Teaching Aikido( Real Randori, the Void, and Handling Snakes)



The rule about teaching is that you aren't going to teach everything you know.  Let's say that the goal that you have for your students is that they become a better human being through the martial arts. To understand Budo.  This could entail a lot of things.  Mentally can they handle conflict with clarity.  Are they physically capable and able to handle themselves, and spiritually are they at ease with the world yet make a mark on it.  Call it simmering calmness. Call it detached kindness.  Call it I don't give a shit, but I do. The original Okie-do zen paradox. 

Let's say that Teacher A is a damned good teacher.  By showing up at the dojo puts about 50% of this into his or her students.  That means that 50% of budo a guy has to figure it out for himself. He may get it through years of practice, or epiphany, or he may get it from teacher B, C, and D. 

The problem with martial arts teaching is that it really just about teaching the methodology that some dude somewhere down the line says will get you there.   I'm talking kata, drills, exercises, randori, whatever.  If you get the kata right, that is it looks good, and its within the same range as the guy teaching it then you get certification.  You get a Shodan, Nidan, Sandan, whatever.   But are you a better human being?  Have you improved mentally, physically, and spiritually? .

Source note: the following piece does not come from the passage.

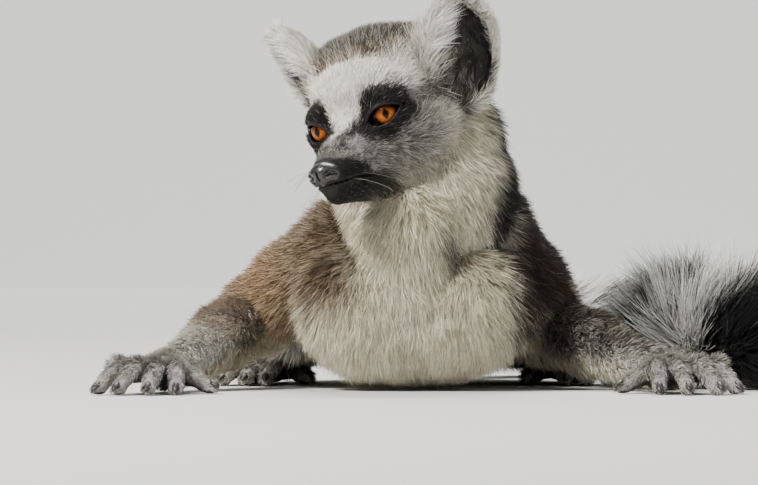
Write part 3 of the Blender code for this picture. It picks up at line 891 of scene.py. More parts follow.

Kata are just kata.  Do them over and over and you get better physically.  Do a little hard headed randori and you get stronger too.  If you are a good uke and let the other guy put his hands on you thousands of times, you get used to people being in your space.  Once you are okay with hands you get okay with a lot of things.  That's they real lesson of randori.  It has nothing to do with winning, and everything to do with falling and hands and dealing with it.    

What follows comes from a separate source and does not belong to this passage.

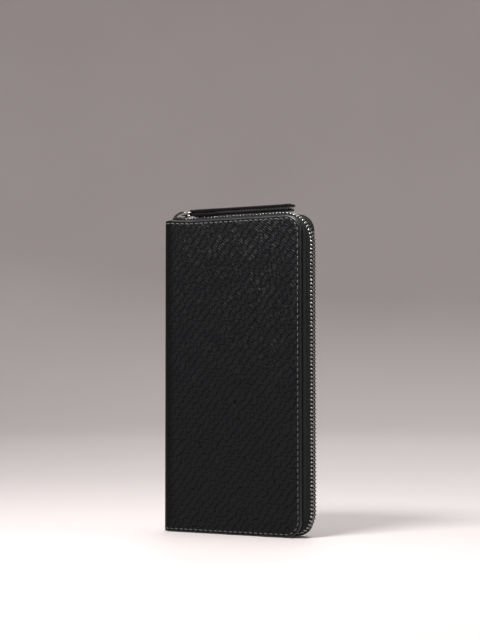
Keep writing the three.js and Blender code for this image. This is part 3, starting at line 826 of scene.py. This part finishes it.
def pull_strap():
    """One strip of leather folded back through the ring: two plies with painted edges."""
    low, high = span("pull_strap")
    pin = pin_of("strap_hinge")
    end, half_wide = high[0], high[1]
    under, over = low[2], high[2]
    ply, plump = 1.72, 0.5  # the leather's thickness, and how much more it has next to the fold
    fold, pared = 1.22, 1.3  # radius of the fold's middle, and the leather's thickness there
    upper = over - 0.1 - ply / 2
    lower = under - 0.15 + ply / 2
    knots = [(end - 0.3, upper - 0.02), (end - 14, upper - 0.16), (end - 40, upper - 0.1),
             (pin[0] + 17, upper - 0.1), (pin[0] + 10, upper - plump * 0.45),
             (pin[0] + 3.0, upper - plump * 0.4)]
    knots += [(pin[0] + fold * math.cos(math.radians(a)), pin[1] + fold * math.sin(math.radians(a)))
              for a in (75, 130, 180, 230, 280)]
    knots += [(pin[0] + 2.7, lower + plump * 0.25), (pin[0] + 10, lower + plump * 0.1),
              (pin[0] + 17, lower + 0.1), (end - 40, lower + 0.12), (end - 14, lower + 0.14),
              (end - 1.1, lower + 0.2)]
    path = smooth_path(knots, 420)
    s = distances(path)
    below = [(-1, -0.3), (-0.98, -0.75), (-0.91, -1), (-0.5, -1), (0, -1),
             (0.5, -1), (0.91, -1), (0.98, -0.75), (1, -0.3)]
    shape = below + [(-w, -v) for w, v in below]
    stations, uv = [], []
    for i, (at, n) in enumerate(zip(path, normals(path))):
        near = np.linalg.norm(at - pin)
        full = ply + plump * smoothstep(22, 8, near)
        thick = pared + (full - pared) * smoothstep(1.4, 3.0, near)
        tip = min(s[i], s[-1] - s[i])
        lower_ply = smoothstep(0.48, 0.54, s[i] / s[-1])
        wide = (half_wide - 0.35 + 0.3 * lower_ply) * (1 - 0.12 * (1 - min(tip / 0.9, 1)) ** 2)
        thick *= 1 - 0.35 * (1 - min(tip / 0.6, 1)) ** 2
        sewn = 0.14 * thick
        ring = []
        for w, v in shape:
            dip = sewn * math.exp(-(((abs(w) * wide - (wide - 1.3)) / 0.3) ** 2)) if abs(v) == 1 else 0
            h = (v - math.copysign(dip, v)) * thick / 2
            ring.append((at[0] + n[0] * h, w * wide, at[1] + n[1] * h))
            uv.append((s[i] / 10, w * half_wide / 10 + (0 if v < 0 else 3)))
        stations.append(ring)
    points, faces = loft(stations)
    m = len(shape)
    side_faces = {7, 8, 9, 16, 17, 0}
    painted = [int((i % m) in side_faces or i >= len(faces) - 2) for i in range(len(faces))]
    obj = make("strap", points, faces, [STRAP_LEATHER, STRAP_EDGE], uv, face_material=painted)
    stand_for(obj, "pull_strap")
    spots = []
    upper_ply = path[len(path) * 2 // 5::-1]
    for x in np.arange(end - 3, pin[0] + 7, -3.0):
        at = np.interp(x, upper_ply[:, 0], upper_ply[:, 1])
        for side in (-1, 1):
            top = at + (ply + plump * smoothstep(22, 8, x - pin[0])) / 2 - 0.16
            spots.append(((x, side * (half_wide - 1.3), top), (1, 0, 0), (0, 1, 0), (0, 0, 1)))
    points, faces, uv = scatter(stitch_mesh(2.2, 0.19, 0.2), spots)
    seam = make("strap_stitching", points, faces, THREAD, uv)
    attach(seam, "pull_strap")


# ---------- the inside ----------

def inner_sheet(node, material, radius=1.5, centre=False):
    """A thin sheet in its CAD node's place, with rounded edges and pressed crease lines."""
    low, high = span(node)
    thick = high[1] - low[1]
    side = 1 if low[1] + high[1] > 0 else -1
    half = ((high[0] - low[0]) / 2, (high[2] - low[2]) / 2)
    hub = ((low[0] + high[0]) / 2, (low[2] + high[2]) / 2)
    insets = [0, 0.05, 0.14, 0.3, 0.8, 1.1, 1.4, 1.8, 2.4, 4]
    cuts_v = [-0.9, -0.45, 0, 0.45, 0.9] if centre else []
    flat, faces, rim = flat_sheet(half, radius, insets, np.arange(-half[0] + 6, half[0] - 3, 6),
                                  [*cuts_v, *np.arange(-half[1] + 6, half[1] - 3, 6)], steps=4)
    depth = depth_inside(flat, half, radius)
    turned = np.sqrt(np.clip(1 - (1 - np.clip(depth / (thick * 0.6), 0, 1)) ** 2, 0, 1))
    dip = 0.09 * np.exp(-(((depth - 1.1) / 0.3) ** 2))
    if centre:
        dip += 0.1 * np.exp(-((flat[:, 1] / 0.4) ** 2))
    wave = 0.05 * bumpy(flat, 22, 7.0 + hub[0]) * smoothstep(1, 8, depth)
    y_mid = (low[1] + high[1]) / 2
    facing = -side if not node.startswith("coin") else side  # towards whoever opens the wallet

    def at(rise):
        return np.column_stack([flat[:, 0] + hub[0], y_mid + facing * rise, flat[:, 1] + hub[1]])

    outer, inner = at((thick / 2 - dip + wave) * turned), at(-thick / 2 * turned)
    points, all_faces, uv = two_sided(flat, faces, rim, outer, inner)
    obj = make(node.replace("row", "slot_row") + "_sheet", points, all_faces, material, uv)
    stand_for(obj, node)


def card_stitching(word, side):
    """Stitches that divide each half's card rows in two columns and close their two ends."""
    spots = []
    layers = [span(f"{word}_card_row_{i}") for i in (3, 2, 1)]
    left = layers[0][0][0] + 2
    for (low, high), from_x in zip(layers, (left, layers[0][1][0], layers[1][1][0])):
        face = low[1] if side > 0 else high[1]
        for z in (low[2] + 1.4, (low[2] + high[2]) / 2, high[2] - 1.4):
            for x in np.arange(from_x + 1.6, high[0] - 1.2, 2.9):
                spots.append(((x, face, z), (1, 0, 0), (0, 0, 1), (0, -side, 0)))
    points, faces, uv = scatter(stitch_mesh(2.2, 0.17, 0.25), spots)
    obj = make(f"card_stitching_{word}", points, faces, THREAD, uv)
    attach(obj, word)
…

Here is a  look at the new Randori out there.    I dig it, falling, hands and dealling with trouble.   
It's not that damn different than the Geis Line randori.  It's just faster, and competitive.  As a forty something I don't know if I could handle it, but it sure covers the physical.  And after a couple of rounds I'd be ready to slow down and do the soft stuff.  

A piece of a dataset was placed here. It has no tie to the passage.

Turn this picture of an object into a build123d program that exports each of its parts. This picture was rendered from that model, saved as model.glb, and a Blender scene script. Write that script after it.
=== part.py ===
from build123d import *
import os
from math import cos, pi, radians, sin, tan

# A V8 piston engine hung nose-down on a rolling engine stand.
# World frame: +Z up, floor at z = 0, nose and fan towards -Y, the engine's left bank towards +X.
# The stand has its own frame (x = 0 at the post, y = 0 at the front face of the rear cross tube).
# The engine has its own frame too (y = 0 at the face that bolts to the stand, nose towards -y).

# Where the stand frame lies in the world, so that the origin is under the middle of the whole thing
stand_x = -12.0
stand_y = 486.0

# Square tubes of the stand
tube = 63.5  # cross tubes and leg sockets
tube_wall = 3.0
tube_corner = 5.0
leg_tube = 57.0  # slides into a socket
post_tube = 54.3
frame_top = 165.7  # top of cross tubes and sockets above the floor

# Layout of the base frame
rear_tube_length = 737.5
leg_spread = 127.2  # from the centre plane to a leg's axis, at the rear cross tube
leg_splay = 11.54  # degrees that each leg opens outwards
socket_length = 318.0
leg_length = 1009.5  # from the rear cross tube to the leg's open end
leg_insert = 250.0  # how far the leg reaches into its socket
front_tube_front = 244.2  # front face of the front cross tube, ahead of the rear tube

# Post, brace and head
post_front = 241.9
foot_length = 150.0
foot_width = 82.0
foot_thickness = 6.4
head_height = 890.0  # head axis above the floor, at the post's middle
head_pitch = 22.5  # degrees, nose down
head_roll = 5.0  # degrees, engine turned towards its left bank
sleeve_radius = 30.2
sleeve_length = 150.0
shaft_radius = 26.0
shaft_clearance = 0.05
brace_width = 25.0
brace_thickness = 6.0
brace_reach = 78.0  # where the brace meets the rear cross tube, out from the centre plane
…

Kata covers the mental.   Kata isn't about the sequence, or the actual techniques .   Its about the dark space between the techniques.  All the screw ups and discoveries.  The 17 kata just represent 17 ways for a guy to resist what you want to do to him.  Relax, step off line, and then see what happens.  Your dark spaces are not my dark spaces.  But they are a big part of the Budo hole, the missing 50%.   People usually leave or quit because nobody lets them find their dark spaces.  The last thing Musashi talked about was the Void.  The Void is pretty much the reason people stick with it.  When organizations remove the void, then you get the Aikido that we have today.  Standardized crap.  I know that a lot of folks split from the Original Fugakukai Organization.   Were they searching for the void, or did they just want a new brand of standardized crap?

I can't tell you  the spiritual, but I think it come's from handling snakes, from always being the guy on the shitty end of things.  In Jodo,  its a damned stick versus a big ass razor blade.   Aikido has a lot of dude versus weapon shit in it.  I had a epiphany the other day that the best randori in the Geis Line is an Aikido Player versus a Judo player.   It's very Jodo like.  I think that there should be one guy that can do some judo and one guy can't.   I think that Texhomiki Aikido should teach Judo techniques in relation to Tomiki Randori.  You teach the guy how to handle snakes and then maybe he can get to that Simmering Calmness someday.